DATA EXTRACT =
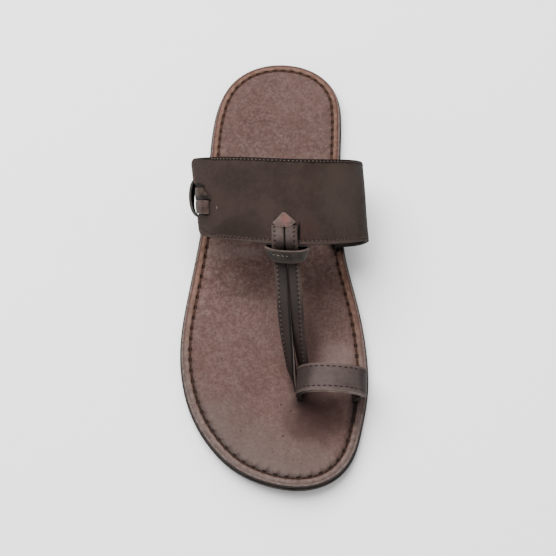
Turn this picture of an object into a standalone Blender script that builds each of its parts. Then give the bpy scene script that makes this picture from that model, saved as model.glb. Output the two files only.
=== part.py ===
# Leather sandal for the right foot: a stitched two-layer sole, an instep band, a split toe strap,
# a toe ring and a split side link, with a small loop of leather round each pair of strips.
# The tables are in millimetres, on a sole that is still flat; the last step bends everything
# together. +X is the inner side of the foot, the toes point along -Y, and Z is up.

import bmesh
import bpy
import numpy as np

MM = 0.001

# Sole
OUTSOLE_THICKNESS = 4.7
INSOLE_THICKNESS = 3.0
SEAT_GAP = 0.3
SOLE_TOP = OUTSOLE_THICKNESS + SEAT_GAP + INSOLE_THICKNESS
OUTLINE_POINTS = 112
INSOLE_EDGE_ROUND = 1.1
INSOLE_INSET = 0.5
OUTSOLE_EDGE_ROUND = 0.8

# Bend of the finished sole: waist lift under the arch and spring under the toes
WAIST_FROM_Y = 12.0
WAIST_TO_Y = 82.0
WAIST_LIFT = 1.4
SPRING_FROM_Y = -74.0
SPRING_TO_Y = -130.0
SPRING_LIFT = 6.0
SPRING_POWER = 1.8
SPRING_STEPS = 8
WAIST_STEPS = 10

# Straps
BAND_THICKNESS = 3.0
BAND_WIDTH = 50.0
BAND_END_WIDTH = 46.0
BAND_CORNER = 4.5
BAND_ROWS = 31
BAND_COLUMNS = 12
STRIP_THICKNESS = 2.6
STRIP_WIDTH = 7.5
STRIP_PITCH = 8.1
STRIP_ROWS = 40
RING_THICKNESS = 3.2
RING_WIDTH = 17.2
RING_ROWS = 25
RING_FOOT = 0.045
KEEPER_THICKNESS = 1.5
KEEPER_STEPS = 40
HEAD_THICKNESS = 3.0
SUNK = 0.4
LEATHER_EDGE = 0.5
SLOT_ROOM = 0.35
SLOT_REACH = 3.0
SLOT_STEPS = 8
FOOT_DEPTH = INSOLE_THICKNESS

# Free end of the band: a shallow dip where the side link pulls it, by place across
SIDE_DIP_DEPTH = 5.4
SIDE_DIP_HALF_WIDTH = 0.24
SIDE_DIP_AT = 0.54
END_BLEND = 26.0

# Outline of the sole, a row for each section: y, outer edge x, inner edge x
SOLE_SECTIONS = (
    (138.0, -26.8, 19.0),
    (126.0, -37.6, 28.9),
    (109.0, -43.0, 32.2),
    (85.0, -44.8, 32.8),
    (50.0, -45.6, 34.2),
    (17.0, -48.4, 38.8),
    (-14.0, -52.1, 47.4),
    (-44.0, -54.1, 53.4),
    (-69.0, -50.9, 54.9),
    (-90.0, -43.2, 52.4),
    (-107.0, -31.8, 48.6),
    (-120.0, -17.4, 40.6),
    (-127.2, -1.0, 29.5),
)
HEEL_TIP = (-4.0, 144.8)
TOE_TIP = (14.0, -129.7)

# Instep band, a row for each section from its slot on the inner side to its free outer end:
# rear edge x, y, z, then front edge x, y, z
BAND_SECTIONS = (
    (29.0, 69.0, SOLE_TOP - FOOT_DEPTH, 33.4, 21.0, SOLE_TOP - FOOT_DEPTH),
    (29.2, 69.0, 9.6, 33.7, 21.0, 9.6),
    (37.6, 67.2, 20.5, 43.4, 19.6, 17.8),
    (45.0, 63.4, 37.0, 50.7, 17.0, 30.0),
    (38.6, 56.4, 54.5, 43.8, 9.6, 44.6),
    (22.0, 49.6, 66.6, 26.0, 2.8, 53.8),
    (1.0, 46.8, 71.0, 3.5, 0.1, 57.2),
    (-20.0, 48.4, 67.6, -17.0, 2.0, 54.2),
    (-39.6, 53.7, 55.6, -34.6, 7.6, 45.0),
    (-53.4, 60.3, 39.6, -45.4, 14.6, 32.2),
)

# Toe ring, from the toe-post slot over the big toe to the inner edge: rear edge, front edge
RING_SECTIONS = (
    (16.5, -57.8, SOLE_TOP - FOOT_DEPTH, 16.5, -75.2, SOLE_TOP - FOOT_DEPTH),
    (16.5, -57.8, 9.6, 16.5, -75.2, 9.6),
    (15.8, -59.6, 19.5, 15.6, -76.8, 20.0),
    (20.6, -61.4, 29.4, 20.2, -78.4, 30.6),
    (33.5, -62.4, 34.4, 33.5, -79.4, 35.9),
    (47.2, -61.4, 29.6, 47.2, -78.2, 30.8),
    (52.7, -59.2, 19.0, 52.7, -76.2, 19.6),
    (48.7, -57.6, 9.8, 48.7, -74.6, 9.8),
    (48.2, -57.4, SOLE_TOP - FOOT_DEPTH, 48.2, -74.4, SOLE_TOP - FOOT_DEPTH),
)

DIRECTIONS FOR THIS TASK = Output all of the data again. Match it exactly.

OUTPUT FOR THIS EXERCISE =
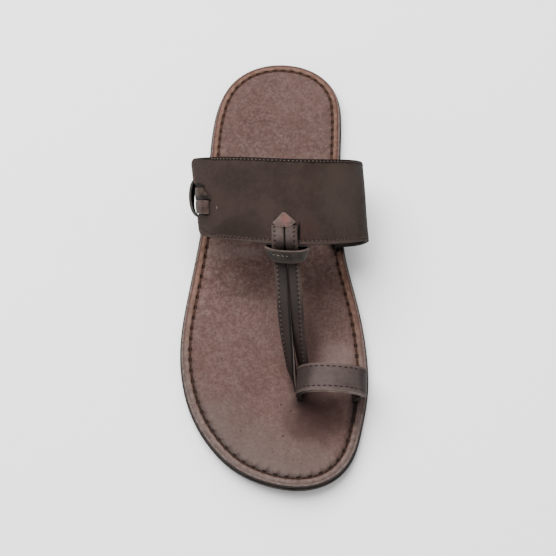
Turn this picture of an object into a standalone Blender script that builds each of its parts. Then give the bpy scene script that makes this picture from that model, saved as model.glb. Output the two files only.
=== part.py ===
# Leather sandal for the right foot: a stitched two-layer sole, an instep band, a split toe strap,
# a toe ring and a split side link, with a small loop of leather round each pair of strips.
# The tables are in millimetres, on a sole that is still flat; the last step bends everything
# together. +X is the inner side of the foot, the toes point along -Y, and Z is up.

import bmesh
import bpy
import numpy as np

MM = 0.001

# Sole
OUTSOLE_THICKNESS = 4.7
INSOLE_THICKNESS = 3.0
SEAT_GAP = 0.3
SOLE_TOP = OUTSOLE_THICKNESS + SEAT_GAP + INSOLE_THICKNESS
OUTLINE_POINTS = 112
INSOLE_EDGE_ROUND = 1.1
INSOLE_INSET = 0.5
OUTSOLE_EDGE_ROUND = 0.8

# Bend of the finished sole: waist lift under the arch and spring under the toes
WAIST_FROM_Y = 12.0
WAIST_TO_Y = 82.0
WAIST_LIFT = 1.4
SPRING_FROM_Y = -74.0
SPRING_TO_Y = -130.0
SPRING_LIFT = 6.0
SPRING_POWER = 1.8
SPRING_STEPS = 8
WAIST_STEPS = 10

# Straps
BAND_THICKNESS = 3.0
BAND_WIDTH = 50.0
BAND_END_WIDTH = 46.0
BAND_CORNER = 4.5
BAND_ROWS = 31
BAND_COLUMNS = 12
STRIP_THICKNESS = 2.6
STRIP_WIDTH = 7.5
STRIP_PITCH = 8.1
STRIP_ROWS = 40
RING_THICKNESS = 3.2
RING_WIDTH = 17.2
RING_ROWS = 25
RING_FOOT = 0.045
KEEPER_THICKNESS = 1.5
KEEPER_STEPS = 40
HEAD_THICKNESS = 3.0
SUNK = 0.4
LEATHER_EDGE = 0.5
SLOT_ROOM = 0.35
SLOT_REACH = 3.0
SLOT_STEPS = 8
FOOT_DEPTH = INSOLE_THICKNESS

# Free end of the band: a shallow dip where the side link pulls it, by place across
SIDE_DIP_DEPTH = 5.4
SIDE_DIP_HALF_WIDTH = 0.24
SIDE_DIP_AT = 0.54
END_BLEND = 26.0

# Outline of the sole, a row for each section: y, outer edge x, inner edge x
SOLE_SECTIONS = (
    (138.0, -26.8, 19.0),
    (126.0, -37.6, 28.9),
    (109.0, -43.0, 32.2),
    (85.0, -44.8, 32.8),
    (50.0, -45.6, 34.2),
    (17.0, -48.4, 38.8),
    (-14.0, -52.1, 47.4),
    (-44.0, -54.1, 53.4),
    (-69.0, -50.9, 54.9),
    (-90.0, -43.2, 52.4),
    (-107.0, -31.8, 48.6),
    (-120.0, -17.4, 40.6),
    (-127.2, -1.0, 29.5),
)
HEEL_TIP = (-4.0, 144.8)
TOE_TIP = (14.0, -129.7)

# Instep band, a row for each section from its slot on the inner side to its free outer end:
# rear edge x, y, z, then front edge x, y, z
BAND_SECTIONS = (
    (29.0, 69.0, SOLE_TOP - FOOT_DEPTH, 33.4, 21.0, SOLE_TOP - FOOT_DEPTH),
    (29.2, 69.0, 9.6, 33.7, 21.0, 9.6),
    (37.6, 67.2, 20.5, 43.4, 19.6, 17.8),
    (45.0, 63.4, 37.0, 50.7, 17.0, 30.0),
    (38.6, 56.4, 54.5, 43.8, 9.6, 44.6),
    (22.0, 49.6, 66.6, 26.0, 2.8, 53.8),
    (1.0, 46.8, 71.0, 3.5, 0.1, 57.2),
    (-20.0, 48.4, 67.6, -17.0, 2.0, 54.2),
    (-39.6, 53.7, 55.6, -34.6, 7.6, 45.0),
    (-53.4, 60.3, 39.6, -45.4, 14.6, 32.2),
)

# Toe ring, from the toe-post slot over the big toe to the inner edge: rear edge, front edge
RING_SECTIONS = (
    (16.5, -57.8, SOLE_TOP - FOOT_DEPTH, 16.5, -75.2, SOLE_TOP - FOOT_DEPTH),
    (16.5, -57.8, 9.6, 16.5, -75.2, 9.6),
    (15.8, -59.6, 19.5, 15.6, -76.8, 20.0),
    (20.6, -61.4, 29.4, 20.2, -78.4, 30.6),
    (33.5, -62.4, 34.4, 33.5, -79.4, 35.9),
    (47.2, -61.4, 29.6, 47.2, -78.2, 30.8),
    (52.7, -59.2, 19.0, 52.7, -76.2, 19.6),
    (48.7, -57.6, 9.8, 48.7, -74.6, 9.8),
    (48.2, -57.4, SOLE_TOP - FOOT_DEPTH, 48.2, -74.4, SOLE_TOP - FOOT_DEPTH),
)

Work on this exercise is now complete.